May 17, 2025, 5:03 PM
News ID: 85835585
Moody’s downgrades U.S. credit rating amid rising debt concerns
Moody’s has downgraded the U.S. credit rating.

Moody’s said the U.S. had repeatedly failed to end the trend of large annual fiscal deficits and interest.

Moody’s Ratings has downgraded the United States government’s credit rating from its top-tier Aaa to Aa1, citing persistent fiscal deficits and growing interest costs.

The move leaves the U.S. without a top rating from any of the three major credit agencies, following Standard & Poor’s downgrade in 2011 and Fitch Ratings’ downgrade in 2023.
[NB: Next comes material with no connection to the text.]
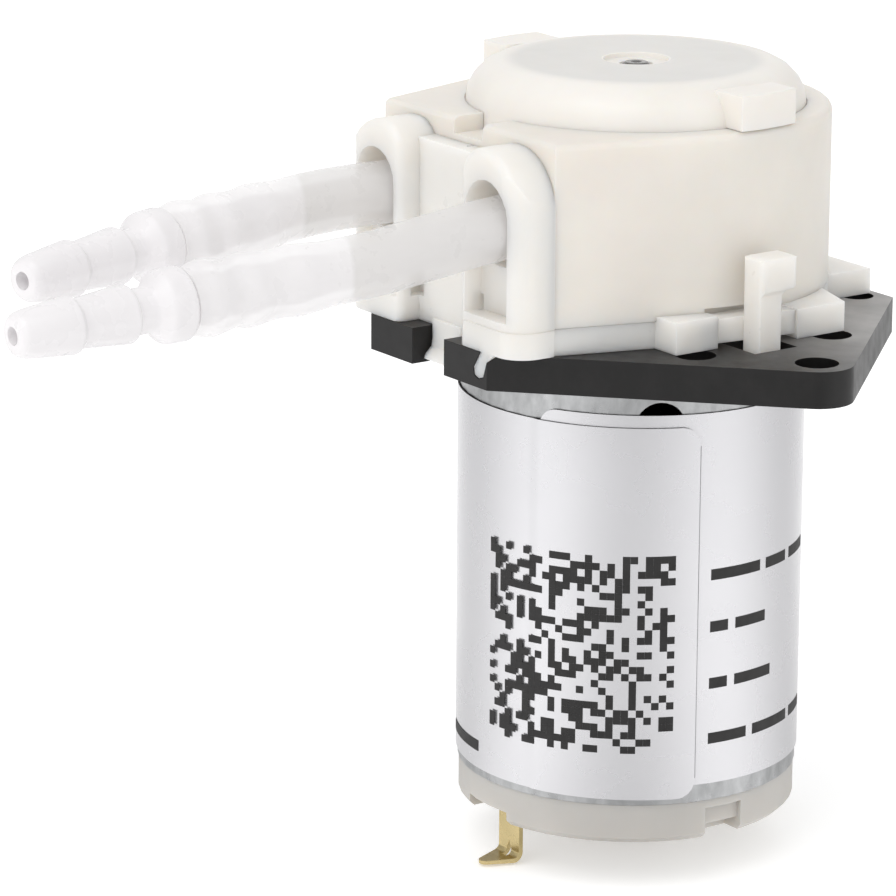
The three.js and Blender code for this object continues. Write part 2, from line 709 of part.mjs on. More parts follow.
function headHousing() {
  const z0 = SEAM_Z + 0.04;
  const front = HOOD_Y + 0.04;
  const block = softSlab(bodyOutline(), z0 - 2, LEDGE_Z, LEDGE_ROUND);
  const shell = common(block, box([-30, front, z0], [30, 30, 30]));
  const tools = [
    rod(RACE_R, 0, 17.4, 0, 0, 48),
    rod(12.6, 17, 18.2, 0, 0, 32),
    rod(COVER.r + 0.05, COVER.seat - 0.04, 25, 0, 0, 48),
    box([-LEDGE_NOTCH.half, -20, LEDGE_NOTCH.floor], [LEDGE_NOTCH.half, LEDGE_NOTCH.back, 25]),
  ];
  for (const side of [-1, 1]) {
    const place = (geometry) => (side > 0 ? geometry : mirrorX(geometry));
    tools.push(place(archTool(-21, -13)));
    tools.push(legTool(side));
    tools.push(place(box([14.45, LATCH_BAR.y0 - 0.2, 0], [18, LATCH_BAR.y1 + 0.2, 5.8])));
  }
  return cut(shell, ...tools);
}

function topCover() {
  const { r, seat, top, fillet, wall, dish, hole } = COVER;
  const profile = [[r - wall, seat], [r, seat]];
  for (let i = 0; i <= 5; i += 1) {
    const a = (i / 5) * 90 * DEG;
    profile.push([r - fillet + fillet * Math.cos(a), top - fillet + fillet * Math.sin(a)]);
  }
  profile.push([dish, top], [dish, top - 0.4], [hole, top - 0.4], [hole, BUSHING_TOP + 0.05]);
  profile.push([dish, BUSHING_TOP + 0.05], [dish, 19.3], [4.2, 19.3], [4.2, top - wall]);
  for (let i = 2; i >= 0; i -= 1) {
    const a = (i / 2) * 90 * DEG;
    const q = fillet - wall;
    profile.push([r - wall - q + q * Math.cos(a), top - wall - q + q * Math.sin(a)]);
  }
  profile.push([r - wall, seat]);
  const lug = COVER_LUG;
  const block = box([lug.inner, lug.y0, LEDGE_Z + 0.05], [lug.outer + 1, lug.y1, lug.top]);
  const ear = common(block, rod(lug.outer, LEDGE_Z, top, 0, 0, 72));
  return join(turned(profile, 44), ear, ear.clone().rotateZ(Math.PI));
}

// ---- roller carrier -----------------------------------------------------------------------

function rollerSpot(index) {
  const a = ((index * 360) / ROLLERS + 30) * DEG;
  return [ROLLER_PITCH * Math.cos(a), ROLLER_PITCH * Math.sin(a)];
}

function carrierPlate(z0, z1) {
  const outline = [];
  for (let i = 0; i < ROLLERS; i += 1) outline.push(...circle(...rollerSpot(i), 3.4, 24));
  const tools = [rod(2.2, z0 - 1, z1 + 1)];
  for (let i = 0; i < ROLLERS; i += 1) {
    const [x, y] = rollerSpot(i);
    tools.push(rod(PIN_R + 0.02, z0 - 1, z1 + 1, x, y, 16));
  }
  return cut(slab(hull(outline), z0, z1), ...tools);
}

function roller(index) {
  const [x, y] = rollerSpot(index);
  const low = TUBE_Z - ROLLER_H / 2;
  const high = TUBE_Z + ROLLER_H / 2;
  const inner = PIN_R + 0.05;
  return turned([
    [inner, low], [ROLLER_R - 0.4, low], [ROLLER_R, low + 0.4], [ROLLER_R, high - 0.4],
    [ROLLER_R - 0.4, high], [inner, high], [inner, low],
  ], 36).translate(x, y, 0);
}

// ---- assembly -----------------------------------------------------------------------------

add('mounting_plate', mountingPlate(), MAT.black);
add('motor_can', motorCan(), MAT.steel);
add('motor_endcap', motorEndcap(), MAT.nylon);
add('motor_label', motorLabel(), MAT.label);
add('terminal_front', terminal(), MAT.brass);
add('terminal_back', terminal().rotateZ(Math.PI), MAT.brass);
add('front_bearing', pipe(3.0, SHAFT_R + 0.04, -0.4, 2.0, 40), MAT.bronze);
add('rear_bearing', pipe(3.2, SHAFT_R + 0.04, CAP_BOTTOM + 0.1, -34.2, 40), MAT.bronze);
add('magnet_right', magnet(1), MAT.ferrite);
add('magnet_left', magnet(-1), MAT.ferrite);
add('brush_right', brush(1), MAT.carbon);
add('brush_left', brush(-1), MAT.carbon);
add('plate_screw_front', plateScrew(-1), MAT.steel);
add('plate_screw_back', plateScrew(1), MAT.steel);

add('motor_shaft', motorShaft(), MAT.shaft);
add('armature_core', armatureCore(), MAT.steel);
for (let i = 0; i < CORE.teeth; i += 1) add(`winding_${i + 1}`, winding(i), MAT.copper);
add('commutator', pipe(3.0, SHAFT_R + 0.02, -33.2, -28.6, 36), MAT.copper);
add('drive_sleeve', pipe(SLEEVE_R, SHAFT_R + 0.02, 8.7, 16.7, 48), MAT.steel);

add('head_base', headBase(), MAT.white);
add('head_housing', headHousing(), MAT.ivory);
add('top_cover', topCover(), MAT.cover);
add('cover_bushing', pipe(COVER.dish - 0.04, SHAFT_R + 0.05, 19.4, BUSHING_TOP, 40), MAT.bronze);
add('latch_right', latch(), MAT.white);
add('latch_left', mirrorX(latch()), MAT.white);
add('silicone_tube', siliconeTube(), MAT.silicone);
add('connector_front', connector(FRONT_START, FRONT_DIR), MAT.connector);
add('connector_back', connector(BACK_START, BACK_DIR), MAT.connector);

add('carrier_lower', carrierPlate(7.0, 8.6), MAT.black);
add('carrier_upper', carrierPlate(16.8, 18.2), MAT.black);
for (let i = 0; i < ROLLERS; i += 1) {
  const [x, y] = rollerSpot(i);
  add(`roller_pin_${i + 1}`, rod(PIN_R, 7.1, 18.1, x, y, 16), MAT.shaft);
  add(`roller_${i + 1}`, roller(i), MAT.roller);
}

export default group;
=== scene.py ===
"""Peristaltic pump: finishes, tube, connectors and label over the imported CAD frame."""

import json
import math
import random

import bmesh
import bpy
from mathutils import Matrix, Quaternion, Vector


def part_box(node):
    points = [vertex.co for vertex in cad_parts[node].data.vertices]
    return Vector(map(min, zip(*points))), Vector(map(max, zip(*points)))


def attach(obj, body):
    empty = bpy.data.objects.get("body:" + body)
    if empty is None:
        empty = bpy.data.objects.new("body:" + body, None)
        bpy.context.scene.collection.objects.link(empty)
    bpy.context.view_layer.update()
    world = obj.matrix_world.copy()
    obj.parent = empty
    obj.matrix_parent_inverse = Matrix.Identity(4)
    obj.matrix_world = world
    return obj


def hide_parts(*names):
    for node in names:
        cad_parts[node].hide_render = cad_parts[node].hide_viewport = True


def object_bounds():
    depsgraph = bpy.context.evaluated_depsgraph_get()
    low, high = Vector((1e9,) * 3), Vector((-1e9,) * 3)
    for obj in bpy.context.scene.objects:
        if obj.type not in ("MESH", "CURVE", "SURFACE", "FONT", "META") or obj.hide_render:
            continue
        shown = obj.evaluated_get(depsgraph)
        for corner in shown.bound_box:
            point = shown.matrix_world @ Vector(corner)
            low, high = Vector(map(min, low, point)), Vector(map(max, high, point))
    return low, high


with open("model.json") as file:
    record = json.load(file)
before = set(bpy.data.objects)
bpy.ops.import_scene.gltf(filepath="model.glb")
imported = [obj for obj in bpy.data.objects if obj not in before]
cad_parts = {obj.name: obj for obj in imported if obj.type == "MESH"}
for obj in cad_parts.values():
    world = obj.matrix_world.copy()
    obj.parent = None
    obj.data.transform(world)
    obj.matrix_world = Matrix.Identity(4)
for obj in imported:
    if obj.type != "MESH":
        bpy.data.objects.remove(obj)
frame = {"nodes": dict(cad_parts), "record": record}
cad_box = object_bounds()

# Sizes below are millimetres from the motor axis at the underside of the mounting plate.
MM = 0.001
shaft_low, shaft_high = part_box("motor_shaft")
AXIS = Vector(((shaft_low.x + shaft_high.x) / 2, (shaft_low.y + shaft_high.y) / 2, 0))

# Tube and connectors
# Outer and inner radius of the round tube, height of its loop, and where it leaves the ports
TUBE_R = 2.5
TUBE_BORE = 1.5
TUBE_Z = 12.7
PORT_X = 7.5
# The loop runs LOOP_END past each side; the bends BEND_R turn it towards the ports
LOOP_R = 13.0
LOOP_END = math.radians(38)
BEND_R = 12.7
# Half width and half height of the squeezed tube and of the slit left in its bore
FLAT_HALF = 0.88
FLAT_HEIGHT = 3.45
SLIT_HALF = 0.1
SLIT_HEIGHT = 2.5
# How far the tube is pushed over the spigot, the play left round it, and the share of the
# bore's stretch that reaches the outer wall
GRIP = 14.4
SPIGOT_PLAY = 0.03
STRETCH_SHARE = 0.8
CONNECTOR_L = 28.75
CONNECTOR_BORE = 0.7
# Barbs under the tube: distance of each crest from the tube's end, and its height on the spigot;
# then the lengths of a barb's steep side, towards the tube's end, and of its gentle side
BARBS = ((1.9, 0.42), (5.3, 0.3), (9.6, 0.2))
BARB_STEEP = 1.5
BARB_GENTLE = 2.2
# The spigot narrows from SPIGOT_R to NOSE_R over its last NOSE_L
SPIGOT_R = 1.6
NOSE_R = 1.15
NOSE_L = 3
# Where each spigot's nose is, and which way its connector points
FRONT_START = Vector((PORT_X, -32.8, 11.15))
FRONT_DIR = Vector((0, -1, -0.039)).normalized()
BACK_START = Vector((-7.2, -27.5, 12.6))
BACK_DIR = Vector((0.208, -0.978, -0.035)).normalized()
# The noses of both spigots lie on one slanting line across the two tubes
NOSE_SLANT = (BACK_START.y - FRONT_START.y) / (FRONT_START.x - BACK_START.x)
NOSE_AT = FRONT_START.y + NOSE_SLANT * FRONT_START.x

# Label: one strip wound round the can, dropping a little with each turn
LABEL_R = 13.87
LABEL_T = 0.13
LABEL_START = math.radians(-68)
LABEL_END = math.radians(345.6)
LABEL_TOP = -2.9
LABEL_HEIGHT = 30.6
LABEL_DROP = 1.0
LABEL_CORNER = 1.5
# The overlapping end stands LAP_RISE film thicknesses further out than the first turn;
# ink and the painted seam shadow keep FILM_GAP from the film
LAP_RISE = 1.15
FILM_GAP = 0.004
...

Moody’s decision reflects concerns over the sharp increase in federal debt, which is projected to reach 134% of GDP by 2035, up from 98% in 2024. The agency warned that successive administrations and Congress have failed to implement measures to curb large annual fiscal deficits, exacerbated by rising entitlement spending and interest payments.

“Successive U.S. administrations and Congress have failed to agree on measures to reverse the trend of large annual fiscal deficits and growing interest costs,” it said.

Since his return to the White House on January 20, Trump has said he would balance the budget, while his Treasury Secretary, Scott Bessent, has repeatedly said the current administration aims to lower U.S. government funding costs.

The downgrade could have implications for financial markets, potentially leading to higher borrowing costs for the U.S. government and consumers. Treasury bond yields rose immediately following the announcement, signaling investor concerns over the country’s fiscal trajectory.